In his delightful retreat at Chæronea, Plutarch compiled from two hundred and fifty authorities the work that has given him a niche in the Temple of Fame—“Parallel Lives”—sparkling with interest and animation, as it is underlaid by good judgment. His plan was to present the biography of a distinguished Greek, follow it with that of some Roman, and then critically compare the two characters. But the “Lives,” as we have it, is not the complete work its author probably left at his death, inasmuch as a number of biographies and parallels are wanting. Though Plutarch’s passion for story-telling sometimes carries him beyond the bounds of the probable, yet his work is an invaluable storehouse; his capital literary portraits have stood the test of time, and are still universally admired. The charms of a book in which are recorded “the greatest characters and most admirable actions of the human race” can never fade.
Among the best of Plutarch’s Parallels is his
COMPARISON OF DEMOSTHENES AND CICERO.
“Omitting an exact comparison of their respective faculties in speaking, yet thus much seems fit to be said: That Demosthenes, to make himself a master in rhetoric, applied all the faculties he had, natural or acquired, wholly that way; that he far surpassed in force and strength of eloquence all his contemporaries in political and judicial speaking, in grandeur and majesty all the panegyrical orators, and in accuracy and science all the logicians and rhetoricians of his day: That Cicero was highly educated, and by his diligent study became a most accomplished general scholar in all these branches, having left behind him numerous philosophical treatises of his own on Academic principles; as, indeed, even in his written speeches, both political and judicial, we see him continually trying to show his learning by the way.
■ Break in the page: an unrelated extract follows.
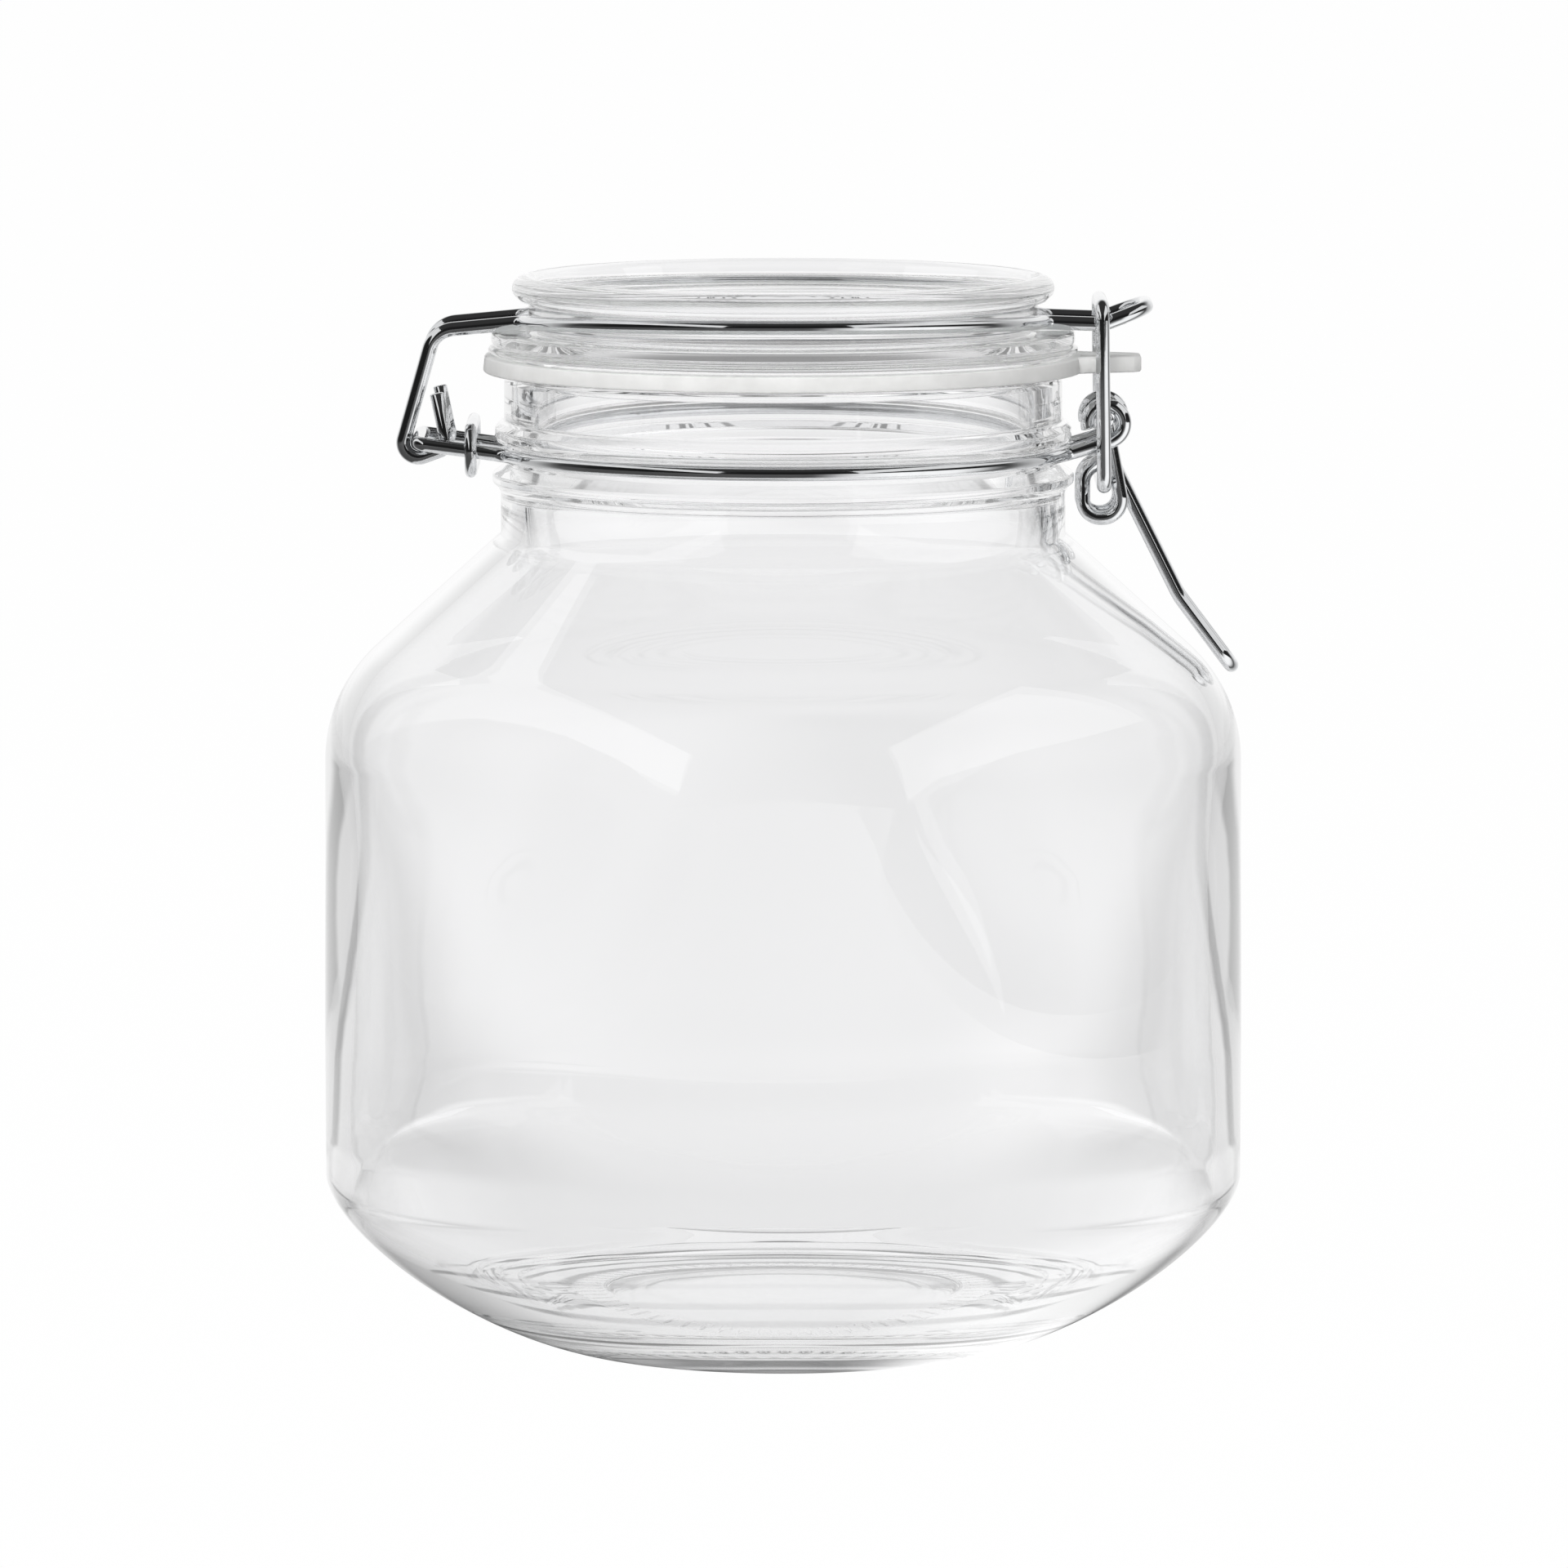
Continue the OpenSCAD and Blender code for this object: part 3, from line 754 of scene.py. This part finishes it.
def build_world():
    """The room, and a plain grey background where the camera looks past the floor."""
    world = bpy.data.worlds.new("studio")
    scene.world = world
    world.use_nodes = True
    nt = world.node_tree
    nt.nodes.clear()
    out = nt.nodes.new("ShaderNodeOutputWorld")
    way = nt.nodes.new("ShaderNodeTexCoord").outputs["Generated"]
    path = nt.nodes.new("ShaderNodeLightPath")
    room = nt.nodes.new("ShaderNodeBackground")
    nt.links.new(room_level(nt, way), room.inputs["Color"])
    plain = nt.nodes.new("ShaderNodeBackground")
    mix = nt.nodes.new("ShaderNodeMixShader")
    nt.links.new(path.outputs["Is Camera Ray"], mix.inputs["Fac"])
    nt.links.new(room.outputs["Background"], mix.inputs[1])
    nt.links.new(plain.outputs["Background"], mix.inputs[2])
    nt.links.new(mix.outputs["Shader"], out.inputs["Surface"])


build_world()


def window(name, x, outline, level):
    """An upright glowing sheet beside the jar, which only the jar shows; white is a level of 1."""
    mat, nt, out = nodes_of(name + "_light")
    e = nt.nodes.new("ShaderNodeEmission")
    e.inputs["Strength"].default_value = level
    nt.links.new(e.outputs["Emission"], out.inputs["Surface"])
    ob = stage_sheet(name, [(x, y, z) for y, z in outline], mat)
    ob.visible_camera = False


LEFT_OUTLINE = [(-1.7, 0.3), (-1.7, 1.3), (0.65, 1.3), (0.65, 0.14), (0.3, 0.42),
                (0.056, 0.63), (-0.2, 0.72), (-0.41, 0.74), (-0.8, 0.65), (-1.3, 0.45)]
RIGHT_OUTLINE = [(-1.4, 0.1), (-1.4, 1.3), (0.3, 1.3), (0.3, 0.45), (-0.4, 0.5), (-1.0, 0.4)]
window("window_left", -0.8, LEFT_OUTLINE, 0.9)
window("window_right", 0.8, RIGHT_OUTLINE, 0.9)


def lamp(name, loc, size, power):
    """A soft lamp that lights dull surfaces and isn't mirrored in the glass or the wires."""
    light = bpy.data.lights.new(name, "AREA")
    light.size = size
    light.energy = power
    ob = bpy.data.objects.new(name, light)
    scene.collection.objects.link(ob)
    ob.location = loc
    ob.rotation_euler = (Vector((0, 0, 0.1)) - Vector(loc)).to_track_quat("-Z", "Y").to_euler()
    ob.visible_glossy = False
    ob.visible_transmission = False


lamp("front_lamp", (-0.5, -1.6, 1.5), 1.5, 48)

# ---------------------------------------------------------------- camera, matched to the photograph
FOCAL_LENGTH, PHOTO_WIDTH = 13980, 1920  # in pixels
cam_data = bpy.data.cameras.new("camera")
cam = bpy.data.objects.new("camera", cam_data)
scene.collection.objects.link(cam)
cam_data.sensor_width = 36
cam_data.lens = FOCAL_LENGTH / PHOTO_WIDTH * cam_data.sensor_width
cam_data.clip_start = 0.05
cam_data.clip_end = 50
pitch = math.radians(6.461)
cam.location = (0.00013, -1.8, 0.293)
cam.rotation_euler = (math.pi / 2 - pitch, 0, 0)
scene.camera = cam
scene.view_settings.view_transform = "Standard"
One may discover the different temper of each of them in their speeches. For the oratory of Demosthenes was without any embellishment or jesting, wholly composed for real effect and seriousness; not smelling of the lamp, as Pytheas scoffingly said, but of the temperance, thoughtfulness, austerity, and grave earnestness of his temper. Whereas Cicero’s fondness for mockery often ran him into scurrility; and in his love of laughing away serious arguments in judicial cases by jests and facetious remarks, with a view to the advantage of his clients, he paid too little regard to what was decent: saying, for example, in his defence of Cælius, that he had done no absurd thing in indulging himself so freely in pleasures, it being a kind of madness not to enjoy the things we possess, especially since the most eminent philosophers have asserted pleasure to be the chief good. So also we are told that when Cicero, being consul, undertook the defence of Murena against Cato’s prosecution, by way of bantering Cato, he made a long series of jokes upon the absurd paradoxes, as they are called, of the Stoic sect; so that, a loud laugh passing from the crowd to the judges, Cato, with a quiet smile, said to those who sat next him, ‘My friends, what an amusing consul we have!’
Cicero was by natural temper very much disposed to mirth and pleasantry, and always appeared with a smiling and serene countenance. But Demosthenes had constant care and thoughtfulness in his look, and a serious anxiety, which he seldom, if ever, laid aside; and, therefore, he was accounted by his enemies, as he himself confessed, morose and ill-mannered.
It is very evident, also, from their several writings, that Demosthenes never touched upon his own praises but decently and without offence when there was need of it, and for some weightier end; but, upon other occasions, modestly and sparingly. But Cicero’s immeasurable boasting of himself in his orations argues him guilty of an uncontrollable appetite for distintion, his cry being evermore that arms should give place to the gown, and the soldier’s laurel to the tongue. And at last we find him extolling not only his deeds and actions, but his orations also, as well those that were only spoken as those that were published; as if he were engaged in a boyish trial of skill, who should speak best, with the rhetoricians Isocrates and Anaximenes, not as one who could claim the task to guide and instruct the Roman nation, the
Soldier full-armed, terrific to the foe.
Moreover, the banishment of Demosthenes was infamous, upon conviction for bribery; Cicero’s very honorable, for ridding his country of a set of villains. Therefore when Demosthenes fled his country, no man regarded it; for Cicero’s sake, the senate changed their habit and put on mourning, and would not be persuaded to make any act before Cicero’s return was decreed.
Cicero, however, passed his exile idly in Macedonia. But the very exile of Demosthenes made up a great part of the services he did for his country; for he went through the cities of Greece, and everywhere, as we have said, joined in the conflict on behalf of the Grecians, driving out the Macedonian ambassadors, and approving himself a much better citizen than Themistocles and Alcibiades did in the like fortune. After his return, he again devoted himself to the same public service, and continued firm in his opposition to Antipater and the Macedonians. Whereas Lælius reproached Cicero in the senate for sitting silent when Cæsar, a beardless youth, asked leave to come forward, contrary to the law, as a candidate for the consulship; and Brutus, in his epistles, charges him with nursing and rearing a greater and more heavy tyranny than that they had removed.